The immediate problem is that probability wise I would put money that the VHS tapes from dad’s camcorder are as lost to history as Mary Todd Lincolns cookbook. The secondary issue would be finding a method of playback as DVD’s, and Blu-ray is giving way to digital libraries that stream the movies without us needing to own anything physically. At 31 it’s a wonder I even remember VHS cassettes. However, difficult overcoming these first two obstacles might be the real issue I was having with this reflection into the past was the ritual itself.

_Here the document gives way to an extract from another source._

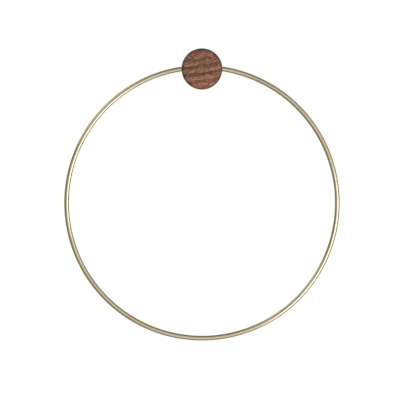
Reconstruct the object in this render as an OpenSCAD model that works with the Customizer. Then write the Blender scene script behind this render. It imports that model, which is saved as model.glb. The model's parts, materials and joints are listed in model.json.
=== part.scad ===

This issue is something I often wrestle with as an amateur photographer as well. At what point are we experiencing life through the viewfinder and omitting the real experiences? I still recall opening matching coats and shoes Christmas morning in the Florida room at my Grandparents summer home in Bradenton. My parents looked on from the white wicker furniture that Floridians love. The memory, the moment lives on in my mind even though the VHS tapes are long gone.
As I snapped pictures and videos of Christmas morning, I wondered what I was missing by doing so. I took a few pictures this Christmas but then I put the camera down to just enjoy the moment and take it all in as a memory. It was nice just experiencing the moment to know that while there will more than likely (mortality aside) be future moments such as this that I was experiencing what was unique about all moments. The moments we spend with one another are as unique as fingerprints. While our lives do have routines the moments we share the words, emotions, feelings, and expressions are truly once in a lifetime.
I’m sure somewhere in the bowels of the internet there exists a study that would reveal the rate of increase in photographs taken from film to digital to the now high-resolution phones with cameras. Being able to capture places, moments, and expressions all the time and anywhere is amazing. I sat there soaking in the Christmas magic, and I knew exactly what drove my dad to the camcorder and me to the camera phone. These moments are what bond us together in love and friendship. Naturally with the technology or rather the power to capture it and put it in our pocket or instantly share it with all our friends and family is overwhelming. We can preserve it and now hold onto it for as long as we can manage to safeguard our data. Or someone doesn’t figure out how to bring down the cloud.
I knew after my Christmas morning exactly what my new year’s resolution would be. I was going to find a balance between my camera and my life. I will choose to capture some moments but just enjoy living the others.